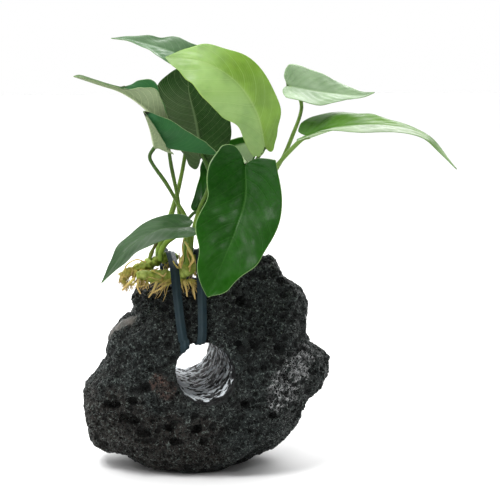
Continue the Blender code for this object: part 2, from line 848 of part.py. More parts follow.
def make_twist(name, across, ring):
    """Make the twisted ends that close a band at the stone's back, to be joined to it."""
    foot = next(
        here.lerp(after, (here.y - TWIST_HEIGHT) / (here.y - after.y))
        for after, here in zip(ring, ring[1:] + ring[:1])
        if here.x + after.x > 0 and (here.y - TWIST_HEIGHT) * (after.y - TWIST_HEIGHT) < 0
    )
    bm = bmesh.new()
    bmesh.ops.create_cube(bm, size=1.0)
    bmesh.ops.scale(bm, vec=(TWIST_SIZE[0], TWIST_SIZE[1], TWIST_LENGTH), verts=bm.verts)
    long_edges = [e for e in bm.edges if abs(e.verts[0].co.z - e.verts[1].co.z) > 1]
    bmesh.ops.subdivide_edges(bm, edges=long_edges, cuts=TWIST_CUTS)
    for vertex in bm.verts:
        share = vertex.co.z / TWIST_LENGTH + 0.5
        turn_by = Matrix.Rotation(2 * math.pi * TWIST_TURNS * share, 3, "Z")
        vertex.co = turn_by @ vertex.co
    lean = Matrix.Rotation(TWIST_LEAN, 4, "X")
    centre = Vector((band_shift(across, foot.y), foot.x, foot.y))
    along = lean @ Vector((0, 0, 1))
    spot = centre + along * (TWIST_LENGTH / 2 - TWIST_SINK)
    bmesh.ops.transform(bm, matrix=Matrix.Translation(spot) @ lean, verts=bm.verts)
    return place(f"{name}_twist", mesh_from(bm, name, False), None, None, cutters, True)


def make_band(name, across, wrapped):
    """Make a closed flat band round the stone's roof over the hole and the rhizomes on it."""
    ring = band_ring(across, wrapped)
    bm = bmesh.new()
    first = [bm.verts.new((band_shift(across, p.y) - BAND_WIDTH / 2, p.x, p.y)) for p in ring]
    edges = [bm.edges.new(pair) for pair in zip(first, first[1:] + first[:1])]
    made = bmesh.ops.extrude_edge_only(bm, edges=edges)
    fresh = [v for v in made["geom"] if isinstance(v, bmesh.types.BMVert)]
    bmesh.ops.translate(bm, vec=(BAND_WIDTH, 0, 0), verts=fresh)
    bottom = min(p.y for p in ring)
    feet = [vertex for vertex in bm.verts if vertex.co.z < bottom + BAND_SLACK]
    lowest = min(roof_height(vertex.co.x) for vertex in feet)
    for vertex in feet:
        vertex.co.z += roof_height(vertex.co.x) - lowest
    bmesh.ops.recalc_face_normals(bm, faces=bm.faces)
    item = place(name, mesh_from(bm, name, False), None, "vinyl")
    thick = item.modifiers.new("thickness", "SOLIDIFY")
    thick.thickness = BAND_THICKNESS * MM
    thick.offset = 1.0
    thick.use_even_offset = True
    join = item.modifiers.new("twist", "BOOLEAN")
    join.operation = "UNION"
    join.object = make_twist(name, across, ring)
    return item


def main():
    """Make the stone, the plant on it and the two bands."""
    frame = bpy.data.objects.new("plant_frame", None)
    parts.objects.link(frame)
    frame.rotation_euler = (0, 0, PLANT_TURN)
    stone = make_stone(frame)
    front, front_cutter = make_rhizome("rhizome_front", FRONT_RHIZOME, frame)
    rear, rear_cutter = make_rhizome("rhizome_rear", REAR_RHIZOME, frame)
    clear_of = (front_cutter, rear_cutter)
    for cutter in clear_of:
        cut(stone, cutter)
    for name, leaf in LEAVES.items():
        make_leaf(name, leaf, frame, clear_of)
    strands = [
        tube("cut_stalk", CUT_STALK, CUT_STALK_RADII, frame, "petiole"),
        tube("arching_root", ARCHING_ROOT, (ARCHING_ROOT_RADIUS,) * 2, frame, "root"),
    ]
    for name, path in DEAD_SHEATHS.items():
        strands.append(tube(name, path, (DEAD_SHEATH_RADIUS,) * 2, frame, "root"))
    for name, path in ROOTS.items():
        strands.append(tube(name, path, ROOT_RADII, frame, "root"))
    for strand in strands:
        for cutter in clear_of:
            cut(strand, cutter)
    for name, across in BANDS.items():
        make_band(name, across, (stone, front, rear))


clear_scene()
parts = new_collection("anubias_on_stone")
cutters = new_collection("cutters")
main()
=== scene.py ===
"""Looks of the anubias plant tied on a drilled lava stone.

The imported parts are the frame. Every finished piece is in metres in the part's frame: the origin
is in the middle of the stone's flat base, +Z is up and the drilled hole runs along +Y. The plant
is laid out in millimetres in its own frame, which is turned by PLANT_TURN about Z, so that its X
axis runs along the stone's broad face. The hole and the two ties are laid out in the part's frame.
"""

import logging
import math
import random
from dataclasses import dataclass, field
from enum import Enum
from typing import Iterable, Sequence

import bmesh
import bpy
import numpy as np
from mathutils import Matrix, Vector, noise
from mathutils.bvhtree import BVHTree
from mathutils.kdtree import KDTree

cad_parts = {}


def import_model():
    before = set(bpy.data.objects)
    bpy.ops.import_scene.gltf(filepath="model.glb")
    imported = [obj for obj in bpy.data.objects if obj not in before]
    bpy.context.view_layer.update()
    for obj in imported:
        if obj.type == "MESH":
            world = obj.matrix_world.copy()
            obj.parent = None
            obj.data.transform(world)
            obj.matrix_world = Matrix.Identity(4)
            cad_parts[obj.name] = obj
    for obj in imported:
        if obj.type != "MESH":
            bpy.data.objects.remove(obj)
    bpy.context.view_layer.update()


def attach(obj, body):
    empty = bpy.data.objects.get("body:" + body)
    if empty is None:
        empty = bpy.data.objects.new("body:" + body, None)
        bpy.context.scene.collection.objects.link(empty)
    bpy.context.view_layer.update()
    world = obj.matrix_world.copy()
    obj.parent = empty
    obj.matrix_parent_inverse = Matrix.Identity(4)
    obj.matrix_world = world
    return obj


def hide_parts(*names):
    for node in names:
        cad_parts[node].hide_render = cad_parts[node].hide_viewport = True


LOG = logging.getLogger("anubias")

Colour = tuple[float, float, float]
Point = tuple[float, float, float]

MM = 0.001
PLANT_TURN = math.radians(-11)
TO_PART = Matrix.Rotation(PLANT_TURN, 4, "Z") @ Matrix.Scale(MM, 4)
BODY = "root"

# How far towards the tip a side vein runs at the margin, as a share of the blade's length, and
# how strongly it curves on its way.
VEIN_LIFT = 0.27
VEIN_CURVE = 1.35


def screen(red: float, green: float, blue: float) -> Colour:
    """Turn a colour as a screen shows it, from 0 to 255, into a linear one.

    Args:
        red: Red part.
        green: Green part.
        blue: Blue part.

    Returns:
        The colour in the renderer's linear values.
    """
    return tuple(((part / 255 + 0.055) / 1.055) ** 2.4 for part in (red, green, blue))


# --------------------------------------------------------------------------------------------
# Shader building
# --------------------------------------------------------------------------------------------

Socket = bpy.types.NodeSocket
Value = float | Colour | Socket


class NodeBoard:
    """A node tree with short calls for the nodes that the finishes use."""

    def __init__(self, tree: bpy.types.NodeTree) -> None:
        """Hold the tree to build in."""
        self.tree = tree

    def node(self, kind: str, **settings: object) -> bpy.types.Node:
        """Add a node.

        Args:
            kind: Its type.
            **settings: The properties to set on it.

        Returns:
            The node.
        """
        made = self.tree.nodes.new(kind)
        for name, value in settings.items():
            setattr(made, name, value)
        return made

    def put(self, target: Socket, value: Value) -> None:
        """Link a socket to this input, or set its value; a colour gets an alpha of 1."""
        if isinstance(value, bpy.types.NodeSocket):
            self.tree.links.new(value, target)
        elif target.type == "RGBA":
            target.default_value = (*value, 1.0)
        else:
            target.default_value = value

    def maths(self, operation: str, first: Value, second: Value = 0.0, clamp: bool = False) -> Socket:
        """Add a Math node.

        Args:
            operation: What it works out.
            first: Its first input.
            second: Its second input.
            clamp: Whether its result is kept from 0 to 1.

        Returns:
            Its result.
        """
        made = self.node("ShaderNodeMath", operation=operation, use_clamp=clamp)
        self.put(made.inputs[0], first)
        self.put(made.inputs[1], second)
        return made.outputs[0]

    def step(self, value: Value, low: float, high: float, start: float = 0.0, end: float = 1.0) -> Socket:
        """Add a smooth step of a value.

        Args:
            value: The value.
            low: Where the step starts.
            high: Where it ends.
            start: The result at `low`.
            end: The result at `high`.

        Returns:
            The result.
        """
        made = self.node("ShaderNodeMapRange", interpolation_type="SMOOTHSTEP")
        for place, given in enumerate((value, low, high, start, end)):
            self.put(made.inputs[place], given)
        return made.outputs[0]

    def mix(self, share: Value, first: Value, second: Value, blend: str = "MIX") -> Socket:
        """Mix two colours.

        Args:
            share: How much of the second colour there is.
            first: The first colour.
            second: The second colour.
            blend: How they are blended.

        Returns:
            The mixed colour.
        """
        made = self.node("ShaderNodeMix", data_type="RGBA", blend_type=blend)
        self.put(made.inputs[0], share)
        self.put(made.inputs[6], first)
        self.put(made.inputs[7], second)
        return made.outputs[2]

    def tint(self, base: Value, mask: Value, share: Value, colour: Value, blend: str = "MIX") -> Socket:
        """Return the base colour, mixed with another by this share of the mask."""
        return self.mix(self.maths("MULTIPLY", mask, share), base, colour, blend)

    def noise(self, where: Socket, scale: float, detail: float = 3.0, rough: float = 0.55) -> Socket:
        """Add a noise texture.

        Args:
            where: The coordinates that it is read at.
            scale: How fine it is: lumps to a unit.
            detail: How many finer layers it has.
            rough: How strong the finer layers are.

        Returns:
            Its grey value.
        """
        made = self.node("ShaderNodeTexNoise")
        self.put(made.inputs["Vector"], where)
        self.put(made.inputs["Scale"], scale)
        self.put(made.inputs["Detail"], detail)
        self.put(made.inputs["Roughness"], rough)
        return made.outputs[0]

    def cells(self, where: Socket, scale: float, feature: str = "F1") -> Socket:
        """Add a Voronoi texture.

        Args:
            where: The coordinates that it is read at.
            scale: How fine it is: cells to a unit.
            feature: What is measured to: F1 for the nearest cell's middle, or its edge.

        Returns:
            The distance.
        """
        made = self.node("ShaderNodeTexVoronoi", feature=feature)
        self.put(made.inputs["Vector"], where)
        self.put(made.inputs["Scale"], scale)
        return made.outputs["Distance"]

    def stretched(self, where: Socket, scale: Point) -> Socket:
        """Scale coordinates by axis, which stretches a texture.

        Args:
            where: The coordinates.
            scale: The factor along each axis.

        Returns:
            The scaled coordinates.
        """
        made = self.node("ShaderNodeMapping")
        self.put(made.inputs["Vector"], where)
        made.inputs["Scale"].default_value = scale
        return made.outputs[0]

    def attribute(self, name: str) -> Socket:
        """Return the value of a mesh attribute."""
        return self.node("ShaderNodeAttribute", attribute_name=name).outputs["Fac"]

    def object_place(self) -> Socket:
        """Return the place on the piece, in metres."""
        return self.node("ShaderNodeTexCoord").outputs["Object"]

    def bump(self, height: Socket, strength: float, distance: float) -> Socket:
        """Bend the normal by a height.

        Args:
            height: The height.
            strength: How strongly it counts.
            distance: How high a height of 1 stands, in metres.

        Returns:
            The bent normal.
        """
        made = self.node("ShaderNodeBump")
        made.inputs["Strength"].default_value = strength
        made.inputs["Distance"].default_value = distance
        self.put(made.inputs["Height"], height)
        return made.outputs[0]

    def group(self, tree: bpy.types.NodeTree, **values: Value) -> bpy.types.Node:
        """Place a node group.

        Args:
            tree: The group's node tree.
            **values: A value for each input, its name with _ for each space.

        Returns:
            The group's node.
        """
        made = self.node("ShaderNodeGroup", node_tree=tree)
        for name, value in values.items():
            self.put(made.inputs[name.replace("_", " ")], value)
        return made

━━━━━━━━

* Short exercise: Reproduce exactly, please, only the lines from the start of the data above to the line that contains "None, cutters, True)", with both ends kept.

* Correct answer:
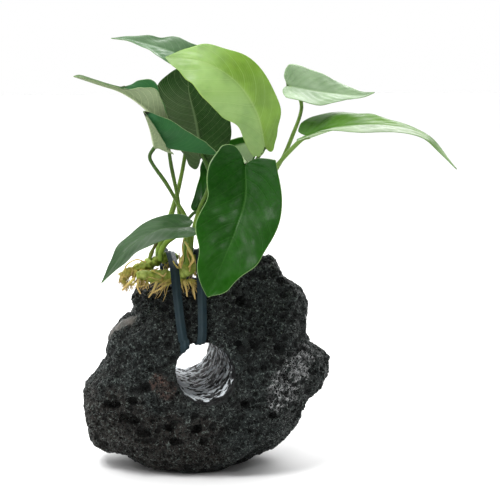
Continue the Blender code for this object: part 2, from line 848 of part.py. More parts follow.
def make_twist(name, across, ring):
    """Make the twisted ends that close a band at the stone's back, to be joined to it."""
    foot = next(
        here.lerp(after, (here.y - TWIST_HEIGHT) / (here.y - after.y))
        for after, here in zip(ring, ring[1:] + ring[:1])
        if here.x + after.x > 0 and (here.y - TWIST_HEIGHT) * (after.y - TWIST_HEIGHT) < 0
    )
    bm = bmesh.new()
    bmesh.ops.create_cube(bm, size=1.0)
    bmesh.ops.scale(bm, vec=(TWIST_SIZE[0], TWIST_SIZE[1], TWIST_LENGTH), verts=bm.verts)
    long_edges = [e for e in bm.edges if abs(e.verts[0].co.z - e.verts[1].co.z) > 1]
    bmesh.ops.subdivide_edges(bm, edges=long_edges, cuts=TWIST_CUTS)
    for vertex in bm.verts:
        share = vertex.co.z / TWIST_LENGTH + 0.5
        turn_by = Matrix.Rotation(2 * math.pi * TWIST_TURNS * share, 3, "Z")
        vertex.co = turn_by @ vertex.co
    lean = Matrix.Rotation(TWIST_LEAN, 4, "X")
    centre = Vector((band_shift(across, foot.y), foot.x, foot.y))
    along = lean @ Vector((0, 0, 1))
    spot = centre + along * (TWIST_LENGTH / 2 - TWIST_SINK)
    bmesh.ops.transform(bm, matrix=Matrix.Translation(spot) @ lean, verts=bm.verts)
    return place(f"{name}_twist", mesh_from(bm, name, False), None, None, cutters, True)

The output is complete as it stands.